Instability of Spin Waves and Magnetostatic Modes in a Microwave Magnetic Field Applied Parallel to the dc Field

Abstract

Two methods of calculating the instability threshold are described. The first is a plane‐wave analysis which is strictly applicable only in an infinite medium. The second is a more rigorous theory in which the boundary conditions at the surface of the sample are taken into account. The refined theory admits instabilities at frequencies different from half the pump frequency, which are forbidden according to the less rigorous plane‐wave analysis. The general theory is applied to the magnetostatic modes of a long, circular cylinder, which is magnetized along its axis. It is concluded that: (a) Instability at half the pump frequency can occur only for those cases in which the magnetostatic potential is invariant under rotation around the cylinder axis (m=0).
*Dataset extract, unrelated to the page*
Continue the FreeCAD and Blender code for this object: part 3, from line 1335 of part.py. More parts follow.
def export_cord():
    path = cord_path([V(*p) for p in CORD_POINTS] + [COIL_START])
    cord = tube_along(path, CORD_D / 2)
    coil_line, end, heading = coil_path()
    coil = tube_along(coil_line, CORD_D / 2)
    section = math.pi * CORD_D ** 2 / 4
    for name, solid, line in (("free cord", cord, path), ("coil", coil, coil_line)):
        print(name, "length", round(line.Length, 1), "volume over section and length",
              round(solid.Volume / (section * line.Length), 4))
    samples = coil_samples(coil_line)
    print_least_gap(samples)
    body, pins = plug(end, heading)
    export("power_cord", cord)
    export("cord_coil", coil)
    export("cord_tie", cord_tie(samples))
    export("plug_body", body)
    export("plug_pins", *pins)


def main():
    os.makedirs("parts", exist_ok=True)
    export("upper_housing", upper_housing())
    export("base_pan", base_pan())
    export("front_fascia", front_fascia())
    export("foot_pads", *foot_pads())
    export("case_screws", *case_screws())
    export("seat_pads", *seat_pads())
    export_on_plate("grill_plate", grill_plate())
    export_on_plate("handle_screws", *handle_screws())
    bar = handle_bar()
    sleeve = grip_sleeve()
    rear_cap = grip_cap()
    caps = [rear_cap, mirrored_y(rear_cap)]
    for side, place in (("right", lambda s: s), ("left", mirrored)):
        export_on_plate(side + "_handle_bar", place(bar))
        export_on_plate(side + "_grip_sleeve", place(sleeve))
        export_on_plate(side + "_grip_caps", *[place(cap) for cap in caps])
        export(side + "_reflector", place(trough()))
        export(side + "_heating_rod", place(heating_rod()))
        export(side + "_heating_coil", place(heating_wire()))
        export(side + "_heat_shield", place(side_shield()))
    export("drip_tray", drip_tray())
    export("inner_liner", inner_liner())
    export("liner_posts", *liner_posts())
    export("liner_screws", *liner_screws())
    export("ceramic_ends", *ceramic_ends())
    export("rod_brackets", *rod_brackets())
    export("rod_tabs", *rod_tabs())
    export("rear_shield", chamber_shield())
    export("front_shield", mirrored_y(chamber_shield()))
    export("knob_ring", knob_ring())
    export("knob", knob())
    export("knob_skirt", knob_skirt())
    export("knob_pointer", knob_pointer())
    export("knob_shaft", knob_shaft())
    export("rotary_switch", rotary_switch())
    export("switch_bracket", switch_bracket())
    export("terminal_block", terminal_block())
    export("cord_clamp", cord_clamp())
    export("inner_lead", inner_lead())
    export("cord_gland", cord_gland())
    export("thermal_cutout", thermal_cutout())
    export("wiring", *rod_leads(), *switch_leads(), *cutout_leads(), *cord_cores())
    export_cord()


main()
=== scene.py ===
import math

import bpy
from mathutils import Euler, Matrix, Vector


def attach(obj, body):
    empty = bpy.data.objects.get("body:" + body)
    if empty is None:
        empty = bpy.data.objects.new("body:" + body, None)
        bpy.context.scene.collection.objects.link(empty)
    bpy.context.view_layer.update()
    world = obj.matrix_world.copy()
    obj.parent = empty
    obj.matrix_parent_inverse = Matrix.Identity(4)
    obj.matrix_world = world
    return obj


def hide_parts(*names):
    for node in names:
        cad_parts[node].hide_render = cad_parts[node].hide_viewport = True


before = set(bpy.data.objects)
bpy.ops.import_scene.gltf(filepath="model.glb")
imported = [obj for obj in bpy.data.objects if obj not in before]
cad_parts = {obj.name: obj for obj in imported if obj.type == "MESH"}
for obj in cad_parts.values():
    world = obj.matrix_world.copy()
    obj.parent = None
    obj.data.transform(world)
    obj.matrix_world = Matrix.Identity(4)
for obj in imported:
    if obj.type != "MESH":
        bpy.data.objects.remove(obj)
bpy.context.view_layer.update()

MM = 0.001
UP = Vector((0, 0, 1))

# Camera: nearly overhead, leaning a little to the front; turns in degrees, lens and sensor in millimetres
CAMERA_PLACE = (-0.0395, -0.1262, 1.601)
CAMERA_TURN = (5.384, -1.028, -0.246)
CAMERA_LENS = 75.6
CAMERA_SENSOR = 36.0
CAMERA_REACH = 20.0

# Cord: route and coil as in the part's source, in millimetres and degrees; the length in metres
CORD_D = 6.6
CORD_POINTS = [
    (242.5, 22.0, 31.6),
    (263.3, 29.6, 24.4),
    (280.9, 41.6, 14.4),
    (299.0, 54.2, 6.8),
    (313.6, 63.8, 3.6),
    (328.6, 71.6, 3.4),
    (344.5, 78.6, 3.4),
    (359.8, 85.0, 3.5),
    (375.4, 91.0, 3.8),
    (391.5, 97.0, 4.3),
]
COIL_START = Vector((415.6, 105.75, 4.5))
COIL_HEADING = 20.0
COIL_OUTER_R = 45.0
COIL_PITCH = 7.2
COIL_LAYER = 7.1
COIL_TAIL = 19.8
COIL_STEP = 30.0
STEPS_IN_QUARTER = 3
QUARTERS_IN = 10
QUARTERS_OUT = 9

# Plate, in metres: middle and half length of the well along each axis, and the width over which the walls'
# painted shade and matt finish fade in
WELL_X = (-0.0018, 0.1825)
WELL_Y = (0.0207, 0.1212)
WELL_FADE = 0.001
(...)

The instability threshold for these modes is identical to that deduced on the basis of the plane‐wave analysis, except that the frequencies now have to satisfy the characteristic equation derived from the boundary conditions. (b) Instabilities at frequencies different from half the pump frequency can occur, but generally have a higher threshold. (c) Pairs of surface modes (with frequencies higher than the highest plane‐wave frequency) are not subject to instability. (d) Instabilities involving a surface mode and a volume mode are not strictly forbidden. It is very likely, however, that such instabilities will be masked by the instability of spin waves of shorter wavelength.